Just as the Beijing Olympics showed China's growing economic and geopolitical influence for a few weeks in 2008, the biggest World's Fair ever will let China's communist leaders showcase design, tourism and cultural diplomacy over six months.

"The Chinese government is feeling more and more self-confident, but not so confident," says Ding Xueliang, a China expert at Hong Kong's University of Science and Technology.

"Many ultranationalists hope Beijing will show its hard power, but the government is still very careful. The Expo is a very safe way for them to show China's soft power," he said.

The expo opening May 1 in Shanghai is expected to attract 70 million visitors, including an estimated 5 million foreign tourists.

China is far from the first power or would-be power to use an Expo to announce its global arrival.

The Great Exhibition of 1851 in London marked the coming of the Industrial Revolution. The 1970 Expo in Osaka, following the 1964 Tokyo Olympics, showed Japan's rise as an industrial power.

During the heyday of the first World's Fairs, China was either poor or preyed upon by foreign colonial powers. For many Chinese, the Shanghai Expo site is a modern, nationalist counterpoint to the colonial buildings down river on the historic Bund.

The China Pavilion, standing 207 feet (63 meters) tall, resembles an ancient crown and is painted the same red as Beijing's imperial palace. It overlooks the eastern half of the Expo grounds, 2 square miles (5.28 square kilometers) straddling the tea-colored Huangpu River.

Many of the other pavilions are more eye-catching in design and better illustrate the Expo's theme of "Better City, Better Life."

The Netherlands' pavilion displays futuristic, green housing on its whimsical "Happy Street" structure.

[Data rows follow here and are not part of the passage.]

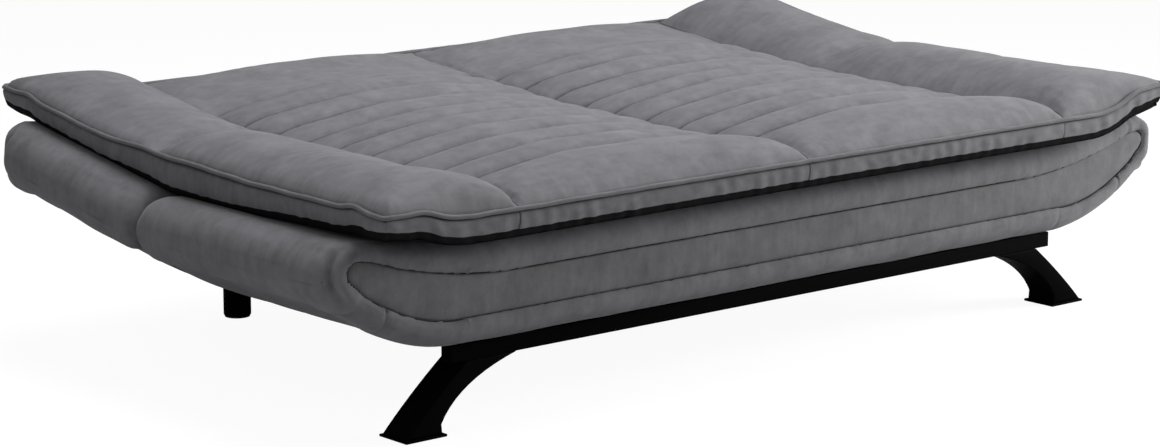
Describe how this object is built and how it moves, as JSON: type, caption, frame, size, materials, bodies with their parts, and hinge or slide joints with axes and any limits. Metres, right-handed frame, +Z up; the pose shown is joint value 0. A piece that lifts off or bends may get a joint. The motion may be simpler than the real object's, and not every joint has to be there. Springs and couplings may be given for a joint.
{
  "type": "click clack sofa bed",
  "caption": "Click clack sofa bed laid flat: boat-shaped padded seat and folding back under a ribbed topper, on a black steel base with curved front legs and round rear posts.",
  "frame": {"origin": "on the floor under the middle of the footprint, with the bed laid flat", "axes": "+X along the sofa's length, +Y from the seat towards the folding back, +Z up"},
  "size_m": [2.0922, 1.2038, 0.5312],
  "materials": {
    "cover_fabric": "matte",
    "panel_fabric": "matte",
    "liner": "matte",
    "black_steel": "satin",
    "zinc_steel": "satin",
    "frame_wood": "matte",
    "glide_plastic": "matte"
  },
  "bodies": {
    "seat": {"seat_block": "cover_fabric", "seat_front_panel": "panel_fabric", "seat_topper": "cover_fabric", "seat_dust_cover": "liner", "seat_fold_board": "frame_wood", "seat_outer_board": "frame_wood", "seat_end_board_left": "frame_wood", "seat_end_board_right": "frame_wood", "seat_slat_1": "frame_wood", "seat_slat_2": "frame_wood", "seat_slat_3": "frame_wood", "seat_slat_4": "frame_wood", "seat_slat_5": "frame_wood", "front_rail": "black_steel", "rear_rail": "black_steel", "side_rail_left": "black_steel", "side_rail_right": "black_steel", "front_leg_left": "black_steel", "front_leg_right": "black_steel", "foot_pad_left": "black_steel", "foot_pad_right": "black_steel", "rear_leg_left": "black_steel", "rear_leg_right": "black_steel", "rear_leg_glide_left": "glide_plastic", "rear_leg_glide_right": "glide_plastic", "seat_hinge_plate_left": "zinc_steel", "seat_hinge_plate_right": "zinc_steel", "pivot_bolt_left": "zinc_steel", "pivot_bolt_right": "zinc_steel", "pivot_nut_left": "zinc_steel", "pivot_nut_right": "zinc_steel", "pawl_pin_left": "zinc_steel", "pawl_pin_right": "zinc_steel", "pawl_spring_left": "zinc_steel", "pawl_spring_right": "zinc_steel"},
    "back": {"back_block": "cover_fabric", "back_end_panel": "panel_fabric", "back_topper": "cover_fabric", "back_dust_cover": "liner", "back_fold_board": "frame_wood", "back_outer_board": "frame_wood", "back_end_board_left": "frame_wood", "back_end_board_right": "frame_wood", "back_batten_left": "frame_wood", "back_batten_right": "frame_wood", "back_slat_1": "frame_wood", "back_slat_2": "frame_wood", "back_slat_3": "frame_wood", "back_hinge_plate_left": "zinc_steel", "back_hinge_plate_right": "zinc_steel", "post_bracket_left": "black_steel", "post_bracket_right": "black_steel", "post_left": "black_steel", "post_right": "black_steel", "post_glide_left": "glide_plastic", "post_glide_right": "glide_plastic"},
    "pawl_left": {"pawl_left": "zinc_steel"},
    "pawl_right": {"pawl_right": "zinc_steel"}
  },
  "joints": [
    {"name": "back_fold", "type": "hinge", "parent": "seat", "child": "back", "pos_m": [0, 0.07015, 0.34], "axis": [1, 0, 0], "range_deg": [0, 66]},
    {"name": "pawl_left_click", "type": "hinge", "parent": "seat", "child": "pawl_left", "pos_m": [-0.7428, 0.01148, 0.33231], "axis": [1, 0, 0], "range_deg": [0, 5]},
    {"name": "pawl_right_click", "type": "hinge", "parent": "seat", "child": "pawl_right", "pos_m": [0.7428, 0.01148, 0.33231], "axis": [1, 0, 0], "range_deg": [0, 5]}
  ]
}
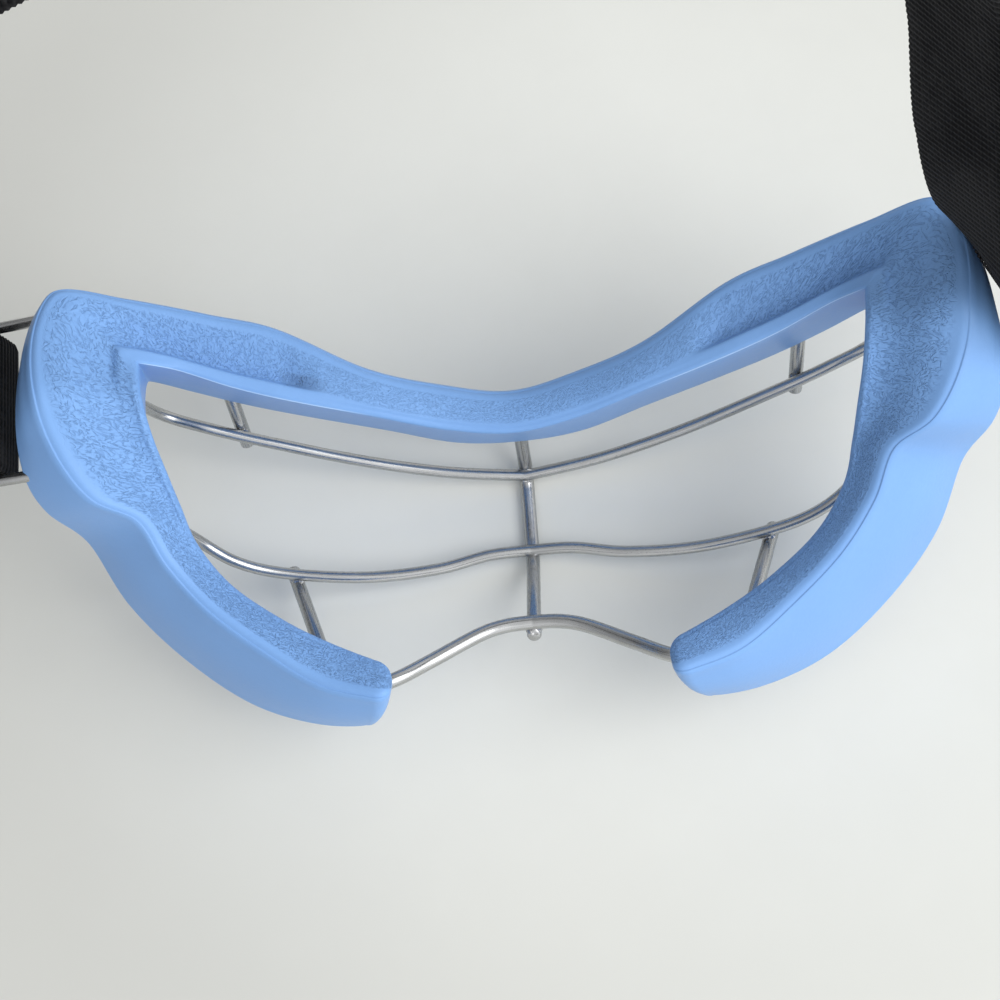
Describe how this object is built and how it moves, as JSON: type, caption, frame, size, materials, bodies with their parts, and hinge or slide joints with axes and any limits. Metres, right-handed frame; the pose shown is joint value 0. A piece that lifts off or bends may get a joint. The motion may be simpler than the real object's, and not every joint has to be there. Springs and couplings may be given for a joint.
{
  "type": "field hockey goggles",
  "caption": "Eye guard with a soft moulded frame round a welded wire cage and an elastic head strap on wire side loops.",
  "frame": {"origin": "point of the centre wire that touches the table, in the middle plane, midway between the two cross wires; the goggles lie front down", "axes": "+X to the wearer's right, +Y up as worn (brow side), +Z from the cage back to the face"},
  "size_m": [0.1909, 0.1041, 0.1521],
  "materials": {
    "frame_plastic": "matt soft moulding, fine grain on the face side",
    "cage_wire": "satin drawn steel wire",
    "weld_metal": "bright weld bead",
    "elastic": "ribbed woven elastic",
    "thread": "bar tack stitching",
    "adjuster_plastic": "moulded black plastic"
  },
  "bodies": {
    "goggles": {"moulded_frame": "frame_plastic", "perimeter_wire": "cage_wire", "upper_cross_wire": "cage_wire", "lower_cross_wire": "cage_wire", "centre_wire": "cage_wire", "upper_left_wire": "cage_wire", "upper_right_wire": "cage_wire", "lower_left_wire": "cage_wire", "lower_right_wire": "cage_wire", "left_strap_loop": "cage_wire", "right_strap_loop": "cage_wire", "upper_welds": "weld_metal", "lower_welds": "weld_metal", "arch_weld": "weld_metal"},
    "strap_left": {"strap_left_end": "elastic", "left_bar_tacks": "thread", "strap_band": "elastic"},
    "strap_right": {"strap_right_end": "elastic", "right_bar_tacks": "thread"},
    "adjuster": {"strap_adjuster": "adjuster_plastic"}
  },
  "joints": [
    {"name": "left_strap_swing", "type": "hinge", "parent": "goggles", "child": "strap_left", "pos_m": [-0.08871, 0.0145, 0.0471], "axis": [0, 1, 0], "range_deg": [-29, 33], "deforming": ["strap_band"]},
    {"name": "right_strap_swing", "type": "hinge", "parent": "goggles", "child": "strap_right", "pos_m": [0.08871, 0.0145, 0.0471], "axis": [0, 1, 0], "range_deg": [0, 74]},
    {"name": "adjuster_slide", "type": "slide", "parent": "strap_left", "child": "adjuster", "axis": [-0.1392, 0, 0.9903], "range_m": [-0.0015, 0.012]}
  ]
}
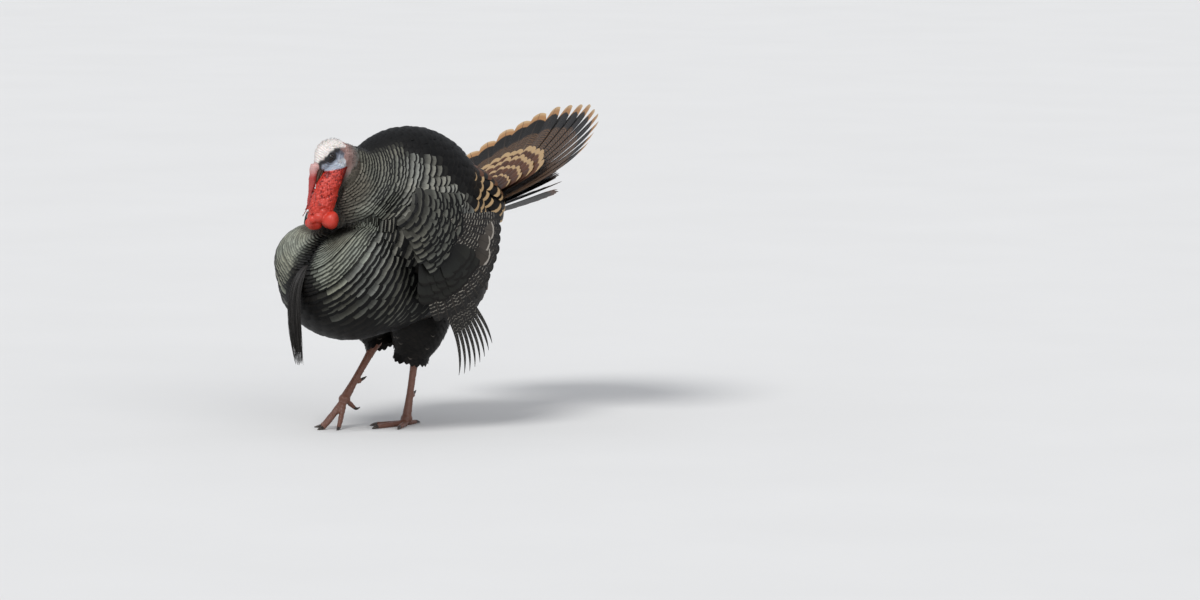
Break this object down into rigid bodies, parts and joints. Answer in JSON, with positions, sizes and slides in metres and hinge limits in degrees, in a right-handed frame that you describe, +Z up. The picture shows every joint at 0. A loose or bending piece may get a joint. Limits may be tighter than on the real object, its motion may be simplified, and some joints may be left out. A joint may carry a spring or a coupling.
{
  "type": "wild turkey",
  "caption": "Strutting wild turkey tom: puffed body, low drooped wings, raised tail fan, bent neck with red wattle and snood, breast beard, one foot flat and one stepping on its toes.",
  "frame": {"origin": "on the floor under the middle of the whole bird, tail included", "axes": "+Z up; the bird faces -Y and its left side is towards +X"},
  "size_m": [0.56, 0.7959, 0.656],
  "materials": {
    "bronze_feathers": "bronze-grey vanes with black edges, satin",
    "black_feathers": "soft black, slightly glossy",
    "flight_feathers": "brown-black with white bars, satin",
    "tail_feathers": "brown with fine bars, a black band and a buff rim",
    "chestnut_coverts": "chestnut with pale rims",
    "head_skin": "bare wrinkled skin, white and blue-grey",
    "wattle_skin": "bare red warty skin, moist sheen",
    "leg_scales": "reddish-brown scales",
    "dark_horn": "dark horn",
    "bill_horn": "pale brown horn",
    "eye": "dark glossy eye"
  },
  "bodies": {
    "root": {"beard": "black_feathers", "bill_lower": "bill_horn", "bill_upper": "bill_horn", "claw_hind_left": "dark_horn", "claw_hind_right": "dark_horn", "claw_inner_left": "dark_horn", "claw_inner_right": "dark_horn", "claw_middle_left": "dark_horn", "claw_middle_right": "dark_horn", "claw_outer_left": "dark_horn", "claw_outer_right": "dark_horn", "eye_left": "eye", "eye_right": "eye", "foot_left": "leg_scales", "foot_right": "leg_scales", "head": "head_skin", "neck": "bronze_feathers", "primaries_left": "flight_feathers", "primaries_right": "flight_feathers", "secondaries_left": "flight_feathers", "secondaries_right": "flight_feathers", "shank_left": "leg_scales", "shank_right": "leg_scales", "snood": "wattle_skin", "spur_left": "dark_horn", "spur_right": "dark_horn", "tail_coverts_under": "black_feathers", "tail_coverts_upper": "chestnut_coverts", "tail_fan": "tail_feathers", "thigh_left": "black_feathers", "thigh_right": "black_feathers", "trunk": "bronze_feathers", "wattle": "wattle_skin", "wing_left": "bronze_feathers", "wing_right": "bronze_feathers"}
  },
  "joints": []
}
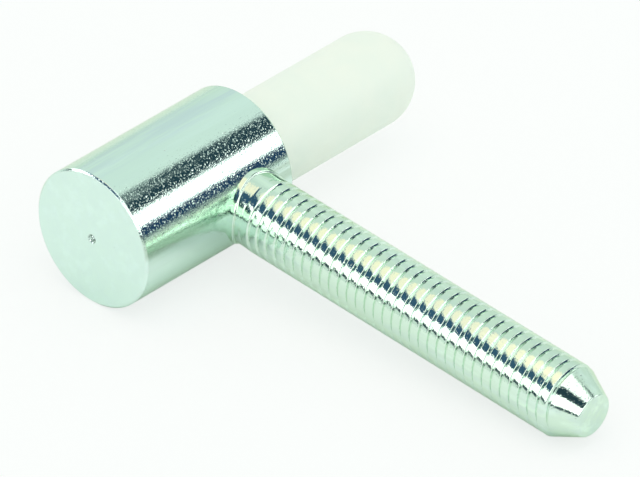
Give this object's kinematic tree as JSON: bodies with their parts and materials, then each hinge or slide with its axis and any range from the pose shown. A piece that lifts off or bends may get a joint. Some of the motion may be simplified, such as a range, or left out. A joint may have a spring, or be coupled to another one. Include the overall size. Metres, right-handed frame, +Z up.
{
  "type": "screw-in hinge bottom half",
  "caption": "Plated steel barrel with a domed white bearing sleeve standing on its end and a long threaded stud set square in its side, the fixed half of a screw-in hinge.",
  "frame": {"origin": "on the hinge axis, in the barrel's bearing face, which the top half of the hinge turns on", "axes": "+Y along the hinge axis, out of the bearing face and towards the domed end of the sleeve. +Z up from the surface that the loose half lies on, which is the plane z = -7.5 mm. +X along that surface, the way the stud points: the stud itself leans 4.19 degrees down from +X."},
  "size_m": [0.06, 0.0445, 0.015],
  "materials": {
    "plated_steel": "gloss",
    "ground_steel": "satin",
    "white_plastic": "satin"
  },
  "bodies": {
    "root": {"barrel": "plated_steel", "threaded_stud": "plated_steel", "hinge_pin": "ground_steel", "bearing_sleeve": "white_plastic"}
  },
  "joints": []
}
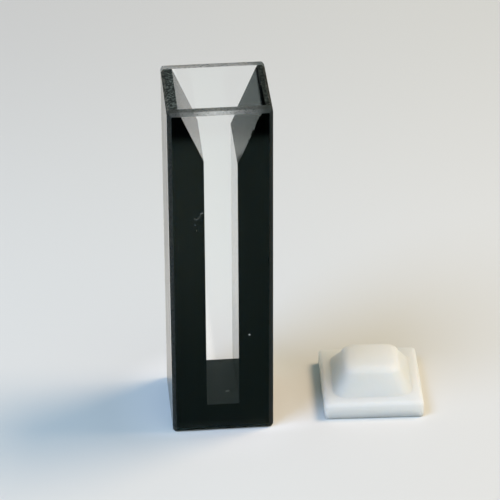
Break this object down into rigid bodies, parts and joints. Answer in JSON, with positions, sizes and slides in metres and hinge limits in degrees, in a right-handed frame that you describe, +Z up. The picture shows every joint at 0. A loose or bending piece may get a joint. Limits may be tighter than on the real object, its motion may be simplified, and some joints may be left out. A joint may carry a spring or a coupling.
{
  "type": "cuvette",
  "caption": "Upright semi-micro cuvette with clear windows, black side walls, a narrow slot that flares at the mouth, and a loose plug lid lying beside it.",
  "frame": {"origin": "centre of the cell's square underside, on the surface it stands on", "axes": "+Z up along the cell, X across the two black side walls, +Y from the front window to the back window along the light path; the lid lies towards +X"},
  "size_m": [0.0319, 0.0139, 0.045],
  "materials": {
    "clear_window": "polished, with ground edges",
    "black_glass": "polished, with a ground rim",
    "ground_black_glass": "fine ground top",
    "white_lid": "waxy matte"
  },
  "bodies": {
    "root": {"front_window": "clear_window", "back_window": "clear_window", "left_wall": "black_glass", "right_wall": "black_glass", "base_block": "ground_black_glass", "lid": "white_lid"}
  },
  "joints": []
}
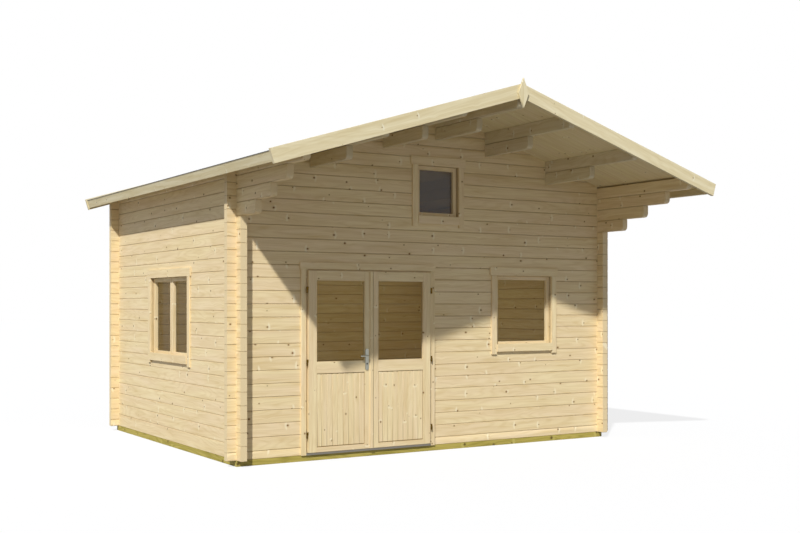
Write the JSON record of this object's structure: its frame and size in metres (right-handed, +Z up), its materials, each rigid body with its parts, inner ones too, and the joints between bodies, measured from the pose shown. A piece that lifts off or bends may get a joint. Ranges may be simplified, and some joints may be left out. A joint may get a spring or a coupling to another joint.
{
  "type": "log cabin",
  "caption": "Log cabin with a low gabled roof carried far out over the front on stepped bracket logs, a half-glazed double door and small casement windows.",
  "frame": {"origin": "on the ground at the centre of the log walls, in the underside of the middle floor joist", "axes": "+X to the right along the front, +Y to the rear, +Z up"},
  "size_m": [5.479, 5.5793, 3.8491],
  "materials": {
    "treated_timber": "pressure-treated softwood, sawn",
    "floor_boards": "planed spruce floor boards",
    "log_timber": "planed spruce logs",
    "roof_boards": "planed spruce matchboard",
    "roofing_felt": "mineral-faced bitumen felt",
    "planed_boards": "planed spruce boards",
    "threshold_metal": "extruded, satin",
    "hinge_steel": "yellow-passivated steel, dulled",
    "handle_metal": "satin anodised",
    "glass": "clear float glass"
  },
  "bodies": {
    "cabin": {"base_beams": "treated_timber", "floor_joists": "treated_timber", "floor_deck": "floor_boards", "front_wall_left": "log_timber", "front_wall_right": "log_timber", "front_wall_top": "log_timber", "front_gable": "log_timber", "back_wall": "log_timber", "back_gable": "log_timber", "left_wall": "log_timber", "left_brackets": "log_timber", "right_wall": "log_timber", "right_brackets": "log_timber", "ridge_purlin": "log_timber", "inner_purlins": "log_timber", "outer_purlins": "log_timber", "roof_deck_left": "roof_boards", "roof_deck_right": "roof_boards", "roof_felt_left": "roofing_felt", "roof_felt_right": "roofing_felt", "eave_boards": "planed_boards", "front_bargeboards": "planed_boards", "rear_bargeboards": "planed_boards", "finial": "planed_boards", "door_frame": "planed_boards", "door_casing": "planed_boards", "threshold": "threshold_metal", "frame_hinges": "hinge_steel", "front_window": "planed_boards", "front_window_glass": "glass", "front_window_casing": "planed_boards", "gable_window": "planed_boards", "gable_window_glass": "glass", "gable_window_casing": "planed_boards", "side_window": "planed_boards", "side_window_glass": "glass", "side_window_casing": "planed_boards"},
    "left_leaf": {"left_leaf": "planed_boards", "left_leaf_glass": "glass", "left_leaf_hinges": "hinge_steel", "cover_strip": "planed_boards", "lock_plate": "handle_metal"},
    "lever": {"lever": "handle_metal"},
    "right_leaf": {"right_leaf": "planed_boards", "right_leaf_glass": "glass", "right_leaf_hinges": "hinge_steel"}
  },
  "joints": [
    {"name": "left_leaf_hinge", "type": "hinge", "parent": "cabin", "child": "left_leaf", "pos_m": [-1.637, -1.937, 0.087], "axis": [0, 0, -1], "range_deg": [0, 150]},
    {"name": "right_leaf_hinge", "type": "hinge", "parent": "cabin", "child": "right_leaf", "pos_m": [-0.109, -1.937, 0.087], "axis": [0, 0, 1], "range_deg": [0, 150]},
    {"name": "lever_turn", "type": "hinge", "parent": "left_leaf", "child": "lever", "pos_m": [-0.933, -1.951, 1.066], "axis": [0, -1, 0], "range_deg": [0, 40], "stiffness_Nm_per_rad": 0.8, "springref_deg": -20.05}
  ]
}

Canada's features a Canadian wood exterior and interactive programming on urban sustainability designed by the Cirque du Soleil.

The USA Pavilion offers a tale of a young girl who inspires her community to help revitalize a blighted bit of her hometown.

But only the China Pavilion dominates. The brilliant blue strobes shooting into the overlit night sky can be seen for miles.

"China is not only showcasing its 5,000 years of civilization, but also showing what is going on in today's China," said Ni Jianping of the Shanghai Institute of American Studies. "It wants to show how Chinese people's lives have improved."

The Expo sits atop former steel works and shipyards and spurred a lavish upgrade of Shanghai's crumbling infrastructure. New subways, roads, bridges, tunnels were built to accommodate the crowds. Derelict neighborhoods were replaced by parks, office towers and chic shopping centers. Landscape lighting, fresh paint and extravagant floral displays added the finishing flourishes.

The message: "China is doing better and better. There is no limit to what China can do," says Shen Dingli, director of the Center for American Studies at Shanghai's Fudan University. "It is a form of power, the power of persuasion rather than of gunpowder."

The official cost of $4.2 billion covers just the Expo site and its operations.

The first trial run this past week brought complaints of crowds, confusion and a lack of food, though by the week's end operations improved and many took the glitches in stride.

"We just wandered around. It's nice to look at from the outside, so we just took photos and walked," said one young mother, who gave only her surname, Liu, as she headed home with her young son.

As a head-turning event, the Expo complements China's campaign to be influential through sports programs, humanitarian aid and cultural and language centers around the world.

The Shanghai event has ducked many controversies that preceded the 2008 Beijing Olympics, such as the triumphant round-the-world Olympic torch relay that was thwarted by persistent protests over Beijing's crackdown on a Tibetan uprising. Expo organizers had considered something similar — a round-the-world "friendship boat" — but dropped the idea.

For some Chinese, pride is mixed with doubts over the huge costs involved in such events.

"There are so many places for the Chinese government to spend money and they have made the Olympics and the Expo a top priority," said Ding. "Eventually this overspending could backfire, especially given the inconvenience caused for the local people."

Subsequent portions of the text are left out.